==== DATASET EXCERPT ====

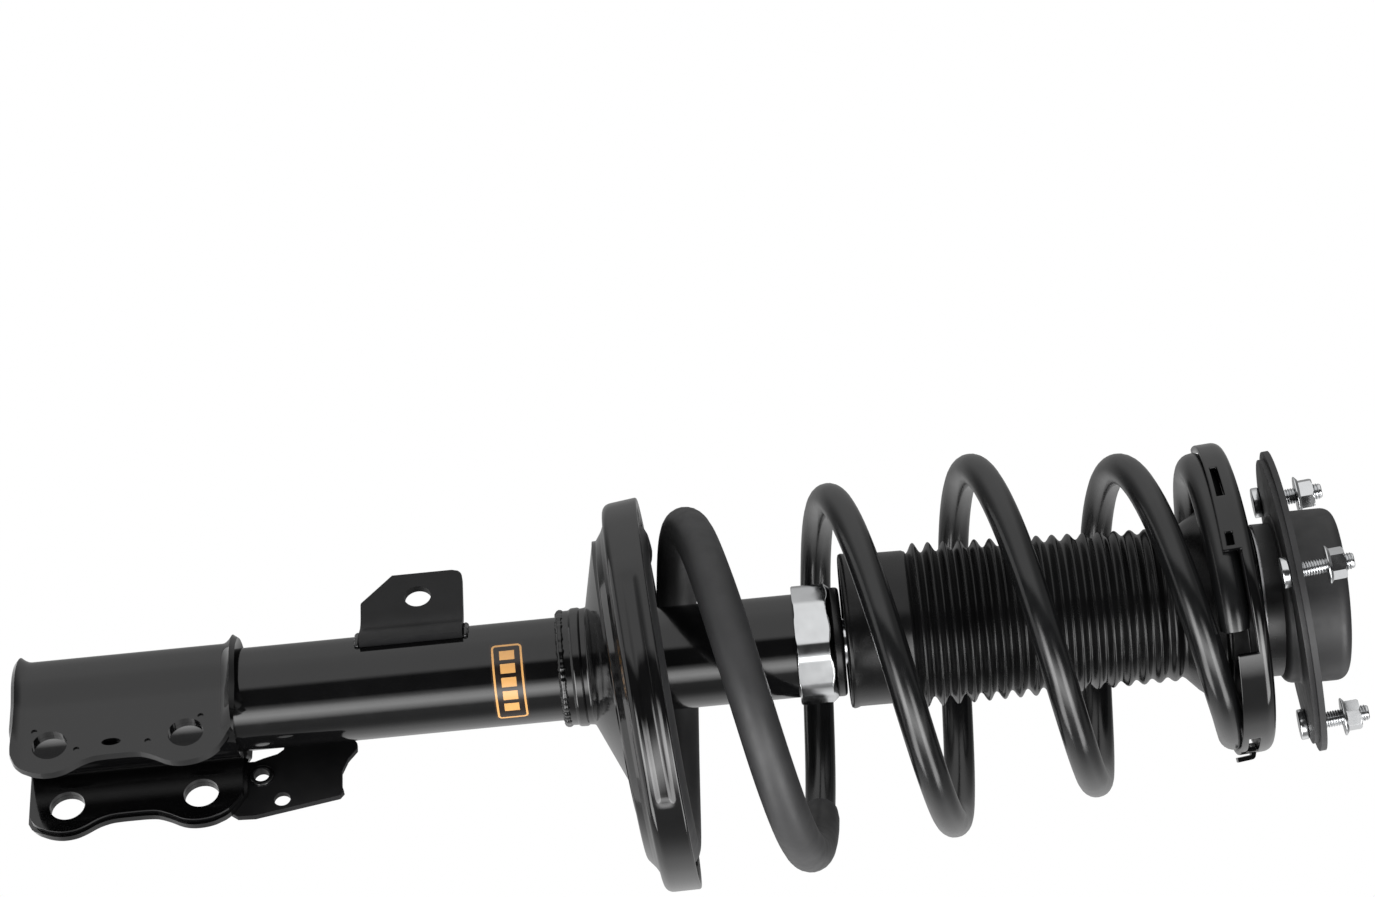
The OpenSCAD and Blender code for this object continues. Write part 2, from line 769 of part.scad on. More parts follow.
module mount_lower_plate() {
    corner_z = bearing_top + cup_corner;
    color([0.06, 0.06, 0.06]) difference() {
        union() {
            difference() {
                mount_space() translate([0, 0, -upper_plate_t - lower_plate_t]) linear_extrude(lower_plate_t)
                    trefoil(plate_r - lower_plate_inset);
                translate([0, 0, -big / 2]) cylinder(r = cup_in_r, h = big);
            }
            difference() {
                turned(concat(
                    [[12.5, bearing_top]],
                    arc([cup_r - cup_corner, corner_z], cup_corner, -90, 0),
                    [[cup_r, cup_corner], [cup_in_r, cup_corner]],
                    arc([cup_r - cup_corner, corner_z], cup_corner - lower_plate_t, 0, -90),
                    [[12.5, bearing_top + lower_plate_t]]));
                mount_space() above(-upper_plate_t);
            }
        }
        stud_clearance();
    }
}

module mount_rubber() {
    outer = min(cup_in_r, dome_r - dome_wall) - 0.1;
    top = dome_h - dome_wall - 0.1;
    bottom = bearing_top + lower_plate_t + 0.1;
    color([0.08, 0.08, 0.08]) turned([
        [13, bottom], [outer - 3.4, bottom], [outer - 1.1, bottom + 1.1], [outer, bottom + 3.4],
        [outer, dome_h - dome_shoulder], [outer - 1.9, top - 1.6], [outer - 7, top],
        [30, top], [22, sleeve_top + 0.5], [16.5, sleeve_top - 0.7], [13, sleeve_top - 1.2]]);
}

module mount_inner_sleeve() {
    color([0.7, 0.7, 0.72]) turned([
        [thread_r, rod_shoulder_z], [13, rod_shoulder_z], [13, sleeve_top - 1.1], [16, sleeve_top - 0.5],
        [16, sleeve_top], [thread_r, sleeve_top]]);
}

module mount_studs() {
    head_top = -upper_plate_t - lower_plate_t;
    tip = 1;
    color([0.85, 0.85, 0.86]) mount_space() at_studs() turned([
        [0, head_top - stud_head_t],
        [stud_head_r, head_top - stud_head_t],
        [stud_head_r, head_top],
        [stud_press_r, head_top],
        [stud_press_r, 0],
        [stud_d / 2, 0],
        [stud_d / 2, stud_shank_h],
        [stud_relief_r, stud_shank_h],
        [stud_relief_r, stud_shank_h + stud_relief_h],
        [stud_thread_r, stud_shank_h + stud_relief_h],
        [stud_thread_r, stud_reach - tip],
        [stud_thread_r - tip, stud_reach],
        [0, stud_reach]]);
}

module stud_nuts() {
    flange_r = 9.2;
    flange_t = 1.8;
    hex_h = 7;
    hex_r = 7.4;
    color([0.85, 0.85, 0.86]) mount_space() at_studs() translate([0, 0, stud_nut_z]) difference() {
        union() {
            cylinder(r = flange_r, h = flange_t);
            translate([0, 0, flange_t]) cylinder(r = hex_r, h = hex_h, $fn = 6);
        }
        translate([0, 0, -1]) cylinder(r = stud_thread_r, h = hex_h + flange_t + 2);
    }
}

module rod_washer() {
    color([0.75, 0.75, 0.76]) ring(thread_r, 15.5, sleeve_top, sleeve_top + washer_t);
}

module rod_nut() {
    color([0.8, 0.8, 0.82]) translate([0, 0, sleeve_top + washer_t]) difference() {
        cylinder(r = 12.1, h = rod_nut_h - 1, $fn = 6);
        translate([0, 0, -1]) cylinder(r = thread_r, h = rod_nut_h + 2);
    }
}

strut_tube();
tube_end_cap();
pressure_tube();
base_valve();
rod_guide();
rod_seal();
gland_nut();
striker_cap();
piston_rod();
rebound_stop();
rebound_collar();
piston();
piston_band();
piston_nut();
knuckle_bracket();
bracket_reinforcement();
brake_hose_bracket();
link_bracket();
tube_label();
lower_spring_seat();
lower_insulator();
coil_spring();
spring_sleeve();
dust_boot();
bump_stop();
upper_insulator();
upper_spring_seat();
bearing_lower_race();
bearing_balls();
bearing_upper_race();
mount_lower_plate();
mount_upper_plate();
mount_rubber();
mount_inner_sleeve();
mount_studs();
stud_nuts();
rod_washer();
rod_nut();
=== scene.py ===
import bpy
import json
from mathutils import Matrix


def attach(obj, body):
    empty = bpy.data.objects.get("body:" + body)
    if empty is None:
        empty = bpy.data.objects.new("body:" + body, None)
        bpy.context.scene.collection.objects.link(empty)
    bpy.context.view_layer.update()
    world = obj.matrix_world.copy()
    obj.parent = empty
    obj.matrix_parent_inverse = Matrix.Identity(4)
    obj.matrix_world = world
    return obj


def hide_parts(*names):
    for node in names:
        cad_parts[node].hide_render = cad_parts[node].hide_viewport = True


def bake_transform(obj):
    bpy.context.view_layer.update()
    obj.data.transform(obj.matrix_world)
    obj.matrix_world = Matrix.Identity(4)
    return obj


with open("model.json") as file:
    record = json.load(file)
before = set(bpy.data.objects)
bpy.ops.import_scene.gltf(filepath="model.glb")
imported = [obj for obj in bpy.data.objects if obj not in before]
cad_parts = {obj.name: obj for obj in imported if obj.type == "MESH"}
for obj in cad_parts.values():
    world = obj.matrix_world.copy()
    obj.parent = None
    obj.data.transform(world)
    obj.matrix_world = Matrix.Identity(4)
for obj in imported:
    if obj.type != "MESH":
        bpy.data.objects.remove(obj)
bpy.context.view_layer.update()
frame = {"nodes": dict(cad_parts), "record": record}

import json
import math

import bmesh
import bpy
import numpy as np
from mathutils import Matrix, Vector

# Sizes are in millimetres in the part's frame, and meshes are written in metres.
MM = 0.001
TAU = 2 * math.pi
nodes = frame["nodes"]
scene = bpy.context.scene

SEAT_TURN, SEAT_TILT, SEAT_OFFSET, FLOOR_Z = 40.0, 4.0, 18.0, -328.0
MOUNT_TURN, MOUNT_TILT = 73.0, 6.0
SEAT_SPACE = (Matrix.Rotation(math.radians(SEAT_TURN), 4, "Z")
              @ Matrix.Translation((SEAT_OFFSET, 0, FLOOR_Z))
              @ Matrix.Rotation(math.radians(-SEAT_TILT), 4, "Y"))
MOUNT_SPACE = (Matrix.Rotation(math.radians(MOUNT_TURN), 4, "Z")
               @ Matrix.Rotation(math.radians(-MOUNT_TILT), 4, "Y")
               @ Matrix.Rotation(math.radians(-MOUNT_TURN), 4, "Z"))
WORLD = Matrix.Identity(4)


# ---- Materials ----

def material(name, base, rough, metallic=0.0, coat=0.0, coat_rough=0.05, specular=0.5,
             tone=0.15, tone_scale=60, rough_spread=0.05, rough_scale=140,
             bump=0.02, bump_scale=500, grain=0.0, grain_scale=2500, streak=None):
    """A surface with uneven colour and gloss and two sizes of relief; bump and grain are depths in mm."""
    surface = bpy.data.materials.new(name)
    surface.use_nodes = True
    tree = surface.node_tree
    tree.nodes.clear()
    link = tree.links.new
    out = tree.nodes.new("ShaderNodeOutputMaterial")
    bsdf = tree.nodes.new("ShaderNodeBsdfPrincipled")
    link(bsdf.outputs[0], out.inputs[0])
    bsdf.inputs["Metallic"].default_value = metallic
    bsdf.inputs["Specular IOR Level"].default_value = specular
    bsdf.inputs["Coat Weight"].default_value = coat
    bsdf.inputs["Coat Roughness"].default_value = coat_rough
    point = tree.nodes.new("ShaderNodeTexCoord").outputs["Object"]
    if streak:
        mapping = tree.nodes.new("ShaderNodeMapping")
        mapping.inputs["Scale"].default_value = streak
        link(point, mapping.inputs[0])
        point = mapping.outputs[0]

    def noise(scale, detail):
        n = tree.nodes.new("ShaderNodeTexNoise")
        n.inputs["Scale"].default_value = scale
        n.inputs["Detail"].default_value = detail
        link(point, n.inputs["Vector"])
        return n.outputs[0]

    ramp = tree.nodes.new("ShaderNodeValToRGB")
    dark, light = ramp.color_ramp.elements
    dark.position, light.position = 0.3, 0.7
    dark.color = [c * (1 - tone) for c in base] + [1]
    light.color = [min(1, c * (1 + tone)) for c in base] + [1]
    link(noise(tone_scale, 4), ramp.inputs[0])
    link(ramp.outputs[0], bsdf.inputs["Base Color"])
    gloss = tree.nodes.new("ShaderNodeMapRange")
    gloss.inputs["From Min"].default_value = 0.3
    gloss.inputs["From Max"].default_value = 0.7
    gloss.inputs["To Min"].default_value = max(0.02, rough - rough_spread)
    gloss.inputs["To Max"].default_value = min(1, rough + rough_spread)
    link(noise(rough_scale, 3), gloss.inputs[0])
    link(gloss.outputs[0], bsdf.inputs["Roughness"])
    normal = None
    for depth, scale, detail in ((bump, bump_scale, 2), (grain, grain_scale, 1)):
        if depth:
            b = tree.nodes.new("ShaderNodeBump")
            b.inputs["Distance"].default_value = depth * MM
            b.inputs["Strength"].default_value = 1.0
            link(noise(scale, detail), b.inputs["Height"])
            if normal:
                link(normal, b.inputs["Normal"])
            normal = b.outputs[0]
    if normal:
        link(normal, bsdf.inputs["Normal"])
    return surface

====

▸ **TASK TO COMPLETE**:
Copy all lines in the listing above where the string "Identity" appears.

▸ **ANSWER TO THE TASK**:
    obj.matrix_parent_inverse = Matrix.Identity(4)
    obj.matrix_world = Matrix.Identity(4)
    obj.matrix_world = Matrix.Identity(4)
WORLD = Matrix.Identity(4)